Write out all of the entries exactly as given.

(Records that describe objects)

+===+

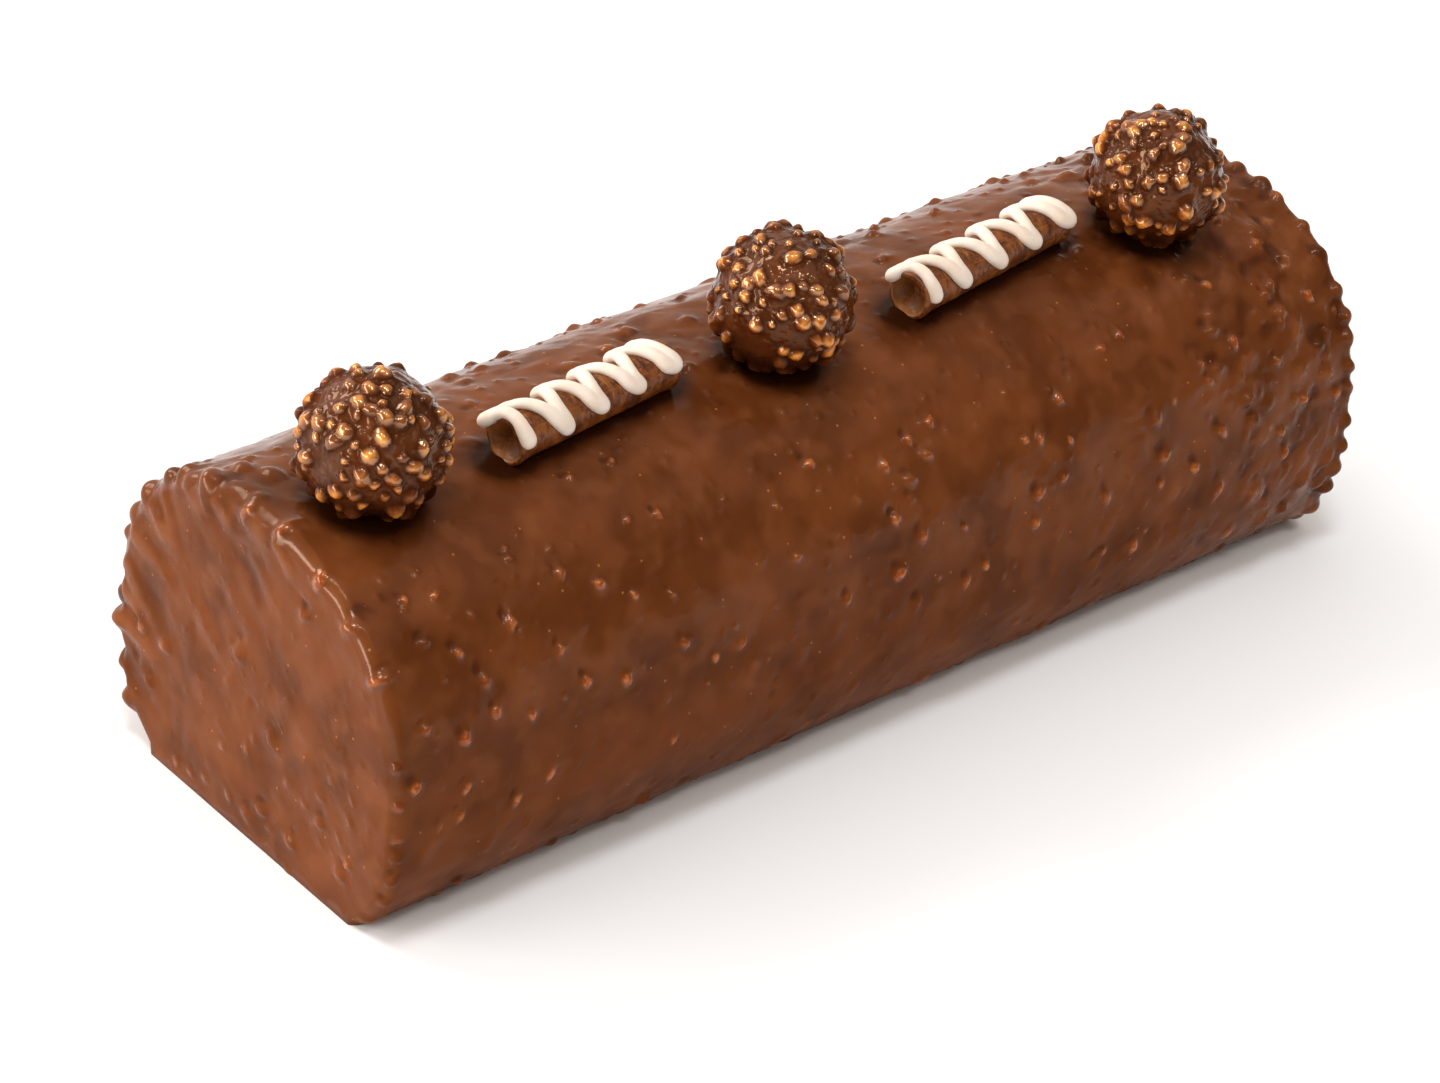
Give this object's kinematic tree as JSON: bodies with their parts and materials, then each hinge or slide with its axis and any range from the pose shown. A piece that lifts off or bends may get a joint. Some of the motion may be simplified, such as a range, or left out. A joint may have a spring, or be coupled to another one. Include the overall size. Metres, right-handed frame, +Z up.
{
  "type": "swiss roll",
  "caption": "Whole swiss roll cake glazed all over with nut chocolate, flat underneath, topped with nut-studded chocolate balls and iced wafer rolls.",
  "frame": {"origin": "middle of the whole's box, on the flat underside", "axes": "+X along the roll, -Y towards the side that the toppings lean to, +Z up"},
  "size_m": [0.269, 0.0958, 0.1047],
  "materials": {
    "nut_glaze": "satin milk chocolate with chopped nuts",
    "ball_coating": "glossy milk chocolate over chopped nuts",
    "wafer": "marbled baked wafer with icing",
    "icing": "thick set icing"
  },
  "bodies": {
    "root": {"glazed_roll": "nut_glaze", "nut_ball_left": "ball_coating", "nut_ball_middle": "ball_coating", "nut_ball_right": "ball_coating", "wafer_roll_left": "wafer", "wafer_roll_right": "wafer"}
  },
  "joints": []
}
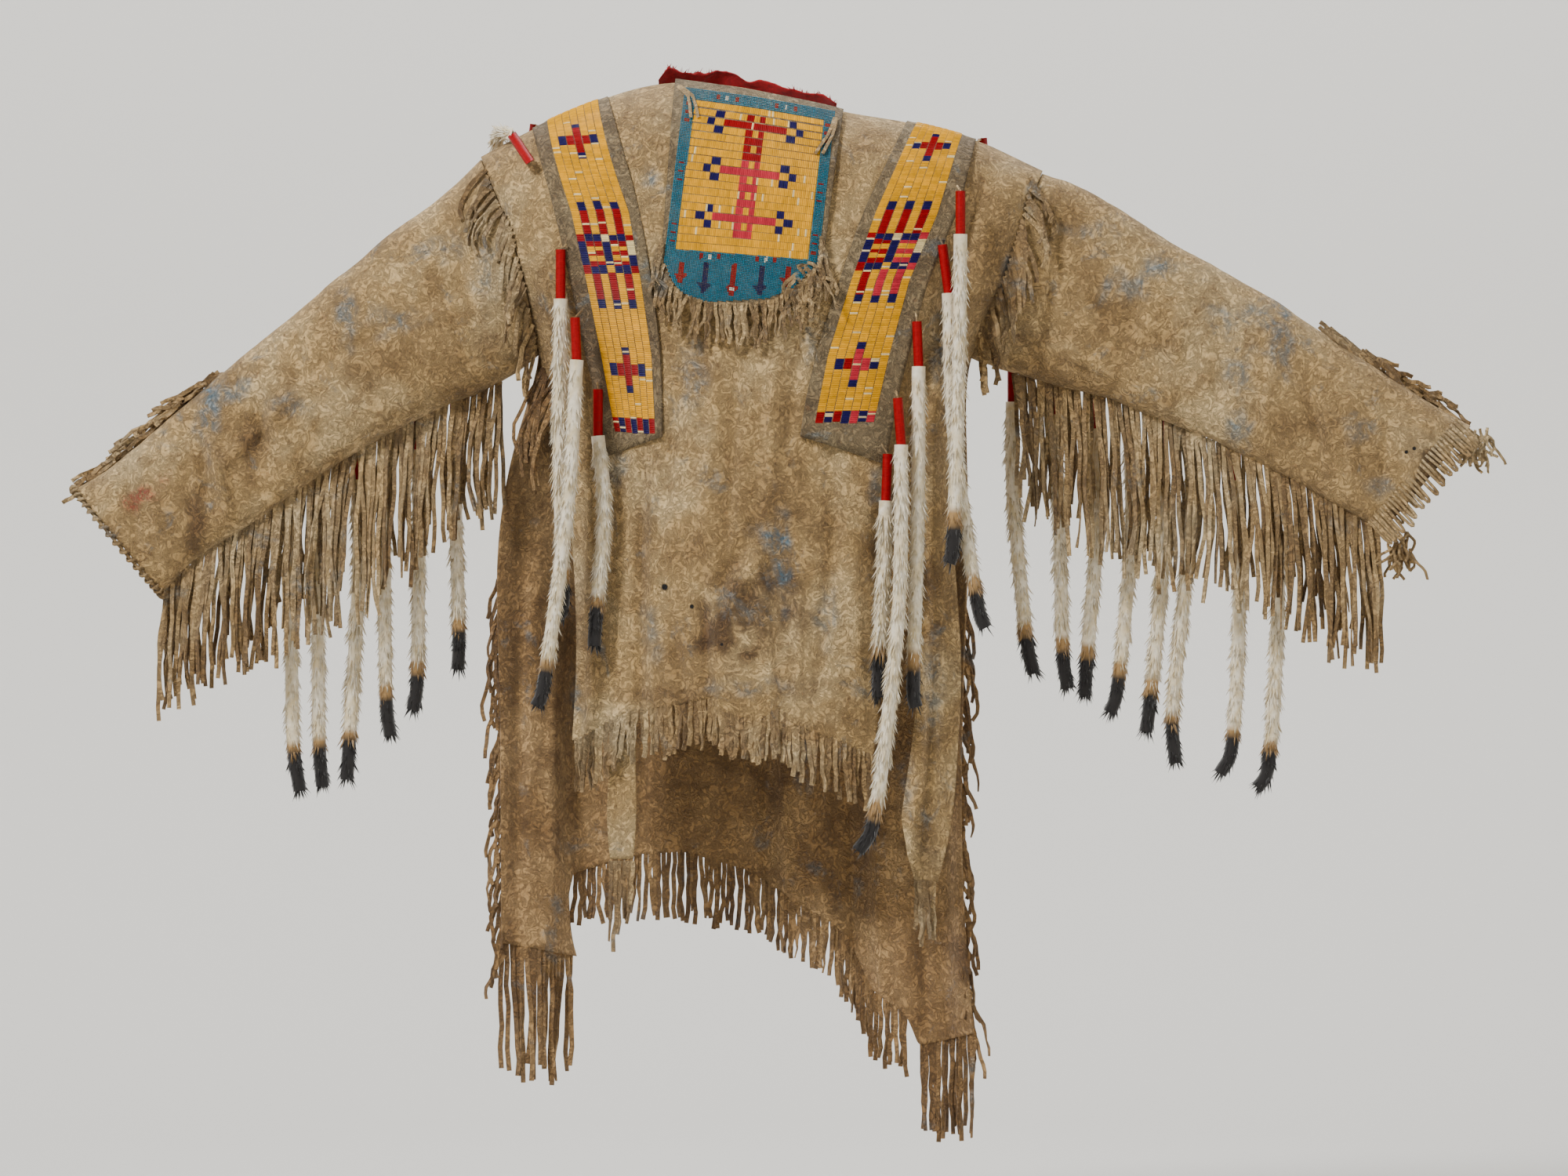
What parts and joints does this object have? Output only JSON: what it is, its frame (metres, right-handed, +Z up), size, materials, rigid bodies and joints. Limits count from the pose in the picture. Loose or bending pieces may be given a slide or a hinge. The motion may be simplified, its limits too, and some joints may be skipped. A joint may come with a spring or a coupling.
{
  "type": "plains war shirt",
  "caption": "Fringed Plains war shirt of tanned hide, open at the sides, with a beaded and quilled bib, quilled shoulder bands and ermine tails, filled out as worn.",
  "frame": {"origin": "inside the neck slit, level with the shoulder line beside it, where the wearer's shoulders carry the shirt", "axes": "+Z up; the front faces -Y; +X towards the sleeve at the right of a front view"},
  "size_m": [1.6253, 0.2517, 1.242],
  "materials": {
    "hide": "matte",
    "inner_hide": "matte",
    "quills": "satin",
    "beads": "gloss",
    "wool": "matte",
    "ermine": "matte"
  },
  "bodies": {
    "root": {"front_panel": "hide", "back_panel": "inner_hide", "sleeve_left": "hide", "sleeve_right": "hide", "band_left": "quills", "band_right": "quills", "bib": "beads", "neck_wool": "wool", "front_tab": "hide", "front_hem_fringe": "hide", "foreleg_fringe": "hide", "left_leg_fringe": "inner_hide", "back_hem_fringe": "inner_hide", "right_leg_fringe": "inner_hide", "tab_fringe": "hide", "side_fringe_left": "inner_hide", "side_fringe_right": "inner_hide", "sleeve_fringe_left": "hide", "sleeve_fringe_right": "hide", "seam_fringe_left": "hide", "seam_fringe_right": "hide", "armpit_fringe": "hide", "crest_fringe_left": "hide", "crest_fringe_right": "hide", "cuff_whip_left": "hide", "cuff_loops_right": "hide", "bib_fringe": "hide", "tie_left": "hide", "tie_right": "hide", "tail_left_1": "ermine", "tail_left_2": "ermine", "tail_left_3": "ermine", "tail_right_1": "ermine", "tail_right_2": "ermine", "tail_right_3": "ermine", "tail_right_4": "ermine", "tail_right_5": "ermine", "tail_sleeve_left_1": "ermine", "tail_sleeve_left_2": "ermine", "tail_sleeve_left_3": "ermine", "tail_sleeve_left_4": "ermine", "tail_sleeve_left_5": "ermine", "tail_sleeve_left_6": "ermine", "tail_sleeve_right_1": "ermine", "tail_sleeve_right_2": "ermine", "tail_sleeve_right_3": "ermine", "tail_sleeve_right_4": "ermine", "tail_sleeve_right_5": "ermine", "tail_sleeve_right_6": "ermine", "tail_sleeve_right_7": "ermine", "tail_sleeve_right_8": "ermine", "tail_shoulder_left_1": "ermine", "tail_shoulder_left_2": "ermine", "tail_shoulder_right_1": "ermine"}
  },
  "joints": []
}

+===+

▶ _TASK RESPONSE_:
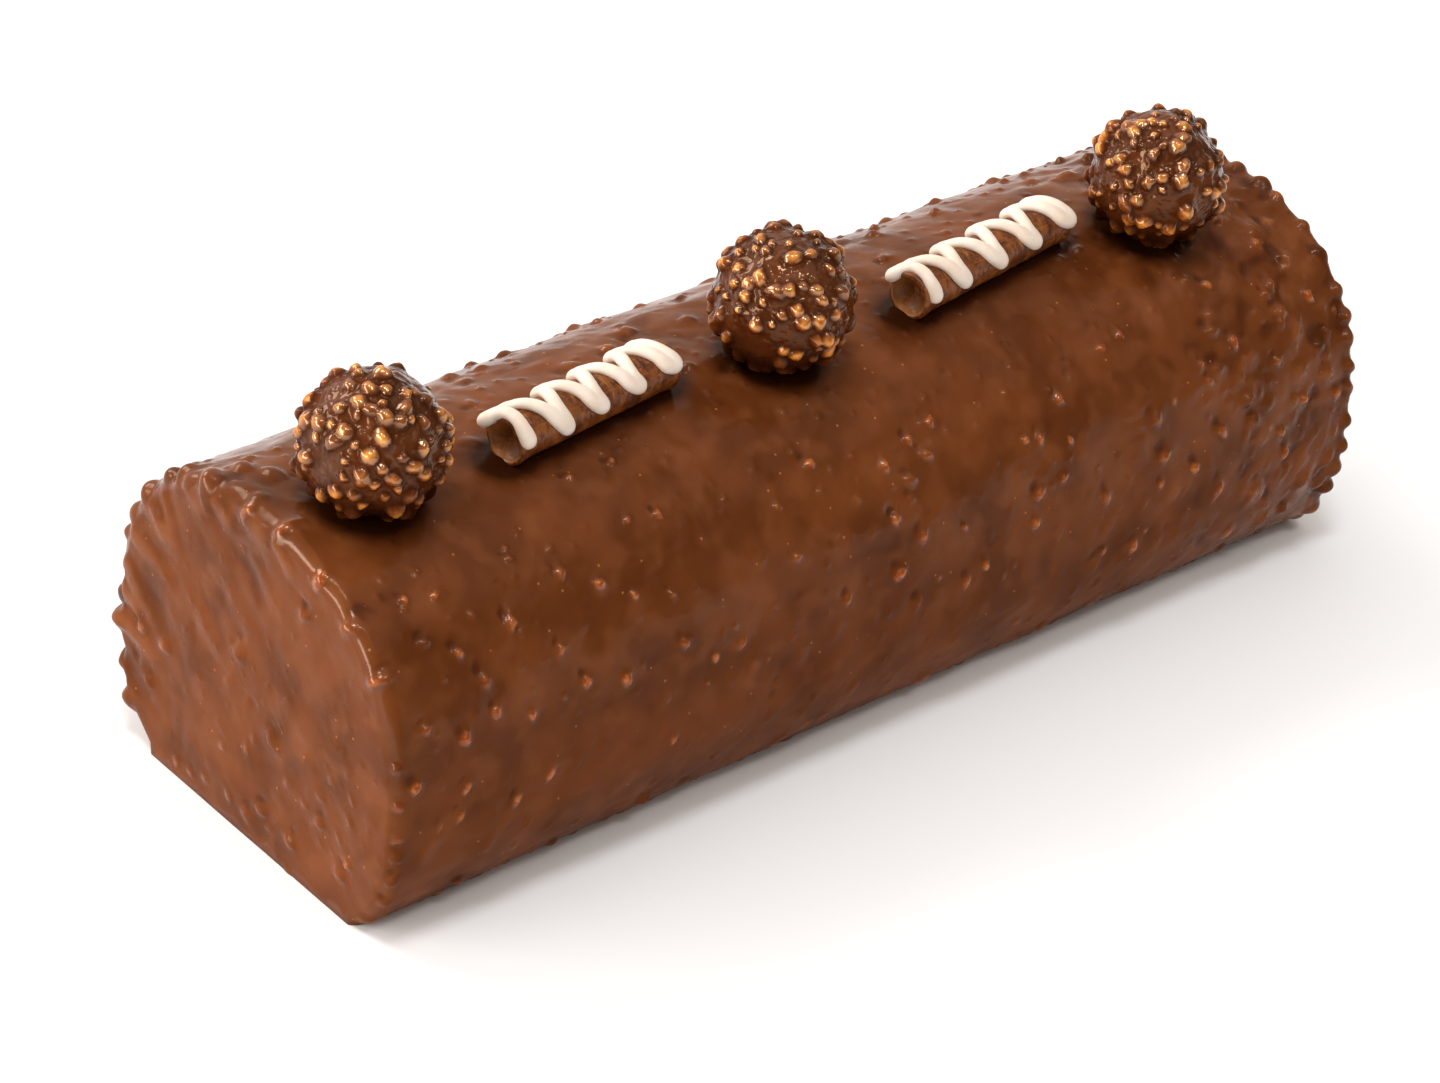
Give this object's kinematic tree as JSON: bodies with their parts and materials, then each hinge or slide with its axis and any range from the pose shown. A piece that lifts off or bends may get a joint. Some of the motion may be simplified, such as a range, or left out. A joint may have a spring, or be coupled to another one. Include the overall size. Metres, right-handed frame, +Z up.
{
  "type": "swiss roll",
  "caption": "Whole swiss roll cake glazed all over with nut chocolate, flat underneath, topped with nut-studded chocolate balls and iced wafer rolls.",
  "frame": {"origin": "middle of the whole's box, on the flat underside", "axes": "+X along the roll, -Y towards the side that the toppings lean to, +Z up"},
  "size_m": [0.269, 0.0958, 0.1047],
  "materials": {
    "nut_glaze": "satin milk chocolate with chopped nuts",
    "ball_coating": "glossy milk chocolate over chopped nuts",
    "wafer": "marbled baked wafer with icing",
    "icing": "thick set icing"
  },
  "bodies": {
    "root": {"glazed_roll": "nut_glaze", "nut_ball_left": "ball_coating", "nut_ball_middle": "ball_coating", "nut_ball_right": "ball_coating", "wafer_roll_left": "wafer", "wafer_roll_right": "wafer"}
  },
  "joints": []
}
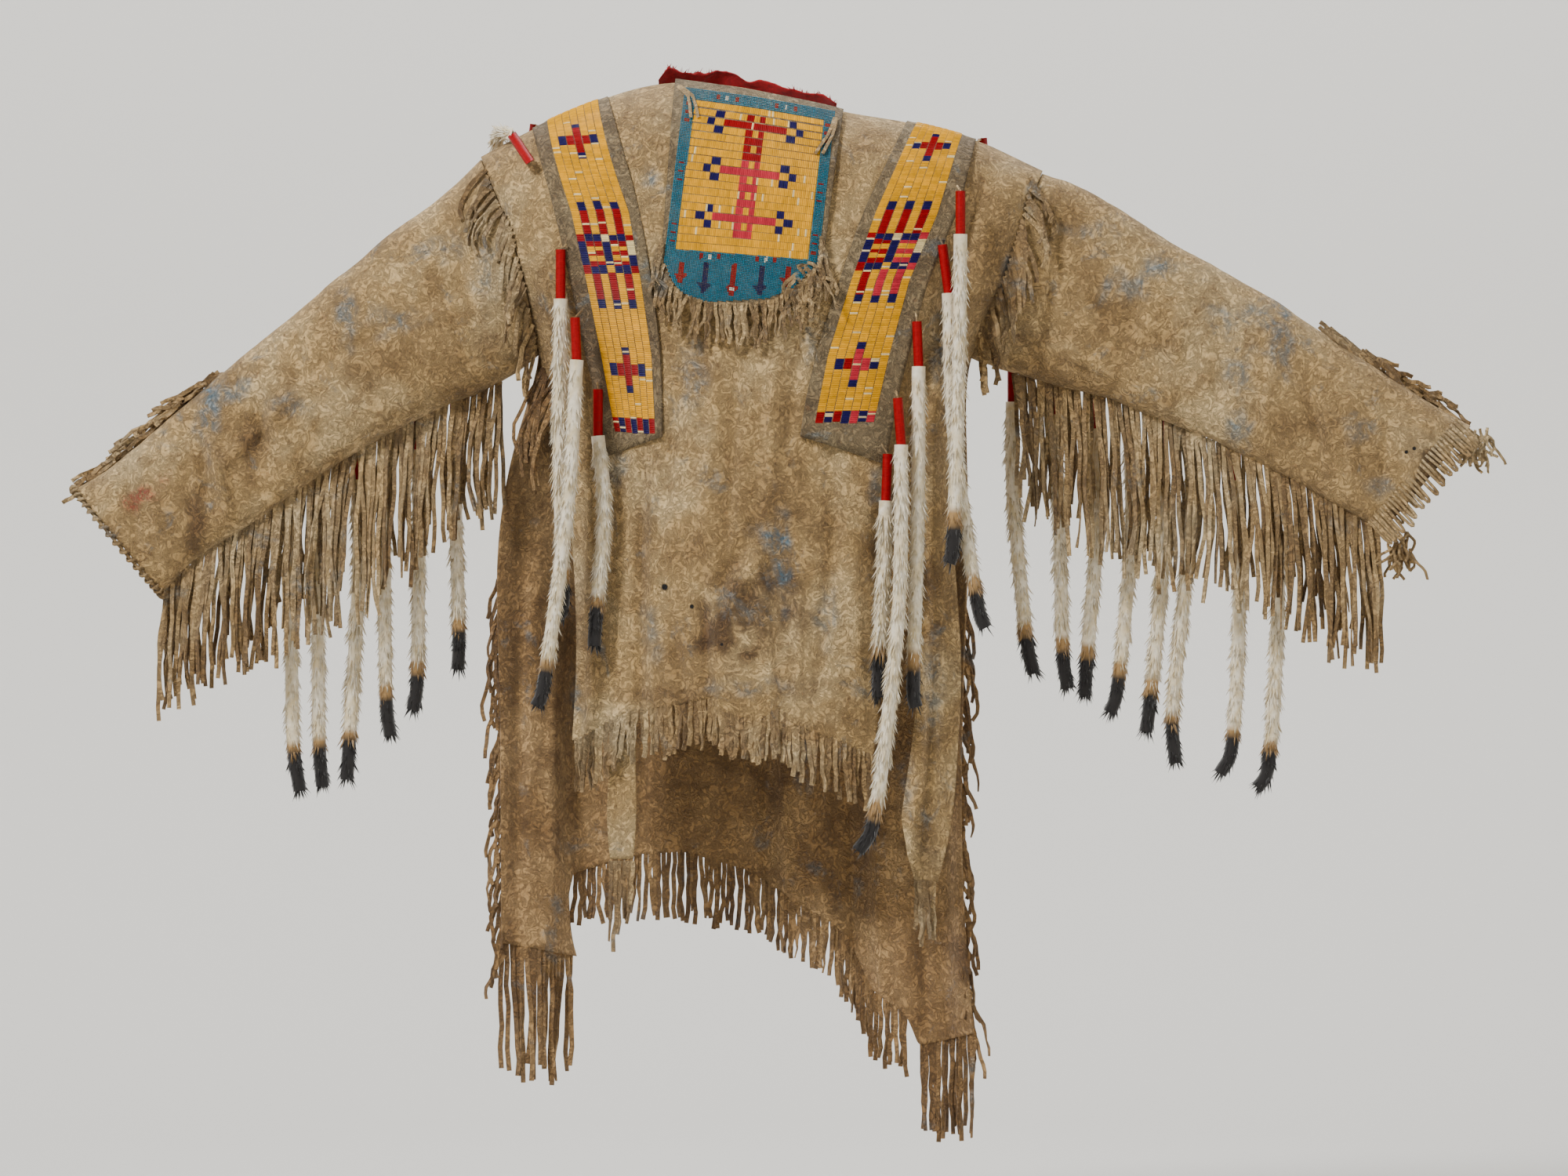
What parts and joints does this object have? Output only JSON: what it is, its frame (metres, right-handed, +Z up), size, materials, rigid bodies and joints. Limits count from the pose in the picture. Loose or bending pieces may be given a slide or a hinge. The motion may be simplified, its limits too, and some joints may be skipped. A joint may come with a spring or a coupling.
{
  "type": "plains war shirt",
  "caption": "Fringed Plains war shirt of tanned hide, open at the sides, with a beaded and quilled bib, quilled shoulder bands and ermine tails, filled out as worn.",
  "frame": {"origin": "inside the neck slit, level with the shoulder line beside it, where the wearer's shoulders carry the shirt", "axes": "+Z up; the front faces -Y; +X towards the sleeve at the right of a front view"},
  "size_m": [1.6253, 0.2517, 1.242],
  "materials": {
    "hide": "matte",
    "inner_hide": "matte",
    "quills": "satin",
    "beads": "gloss",
    "wool": "matte",
    "ermine": "matte"
  },
  "bodies": {
    "root": {"front_panel": "hide", "back_panel": "inner_hide", "sleeve_left": "hide", "sleeve_right": "hide", "band_left": "quills", "band_right": "quills", "bib": "beads", "neck_wool": "wool", "front_tab": "hide", "front_hem_fringe": "hide", "foreleg_fringe": "hide", "left_leg_fringe": "inner_hide", "back_hem_fringe": "inner_hide", "right_leg_fringe": "inner_hide", "tab_fringe": "hide", "side_fringe_left": "inner_hide", "side_fringe_right": "inner_hide", "sleeve_fringe_left": "hide", "sleeve_fringe_right": "hide", "seam_fringe_left": "hide", "seam_fringe_right": "hide", "armpit_fringe": "hide", "crest_fringe_left": "hide", "crest_fringe_right": "hide", "cuff_whip_left": "hide", "cuff_loops_right": "hide", "bib_fringe": "hide", "tie_left": "hide", "tie_right": "hide", "tail_left_1": "ermine", "tail_left_2": "ermine", "tail_left_3": "ermine", "tail_right_1": "ermine", "tail_right_2": "ermine", "tail_right_3": "ermine", "tail_right_4": "ermine", "tail_right_5": "ermine", "tail_sleeve_left_1": "ermine", "tail_sleeve_left_2": "ermine", "tail_sleeve_left_3": "ermine", "tail_sleeve_left_4": "ermine", "tail_sleeve_left_5": "ermine", "tail_sleeve_left_6": "ermine", "tail_sleeve_right_1": "ermine", "tail_sleeve_right_2": "ermine", "tail_sleeve_right_3": "ermine", "tail_sleeve_right_4": "ermine", "tail_sleeve_right_5": "ermine", "tail_sleeve_right_6": "ermine", "tail_sleeve_right_7": "ermine", "tail_sleeve_right_8": "ermine", "tail_shoulder_left_1": "ermine", "tail_shoulder_left_2": "ermine", "tail_shoulder_right_1": "ermine"}
  },
  "joints": []
}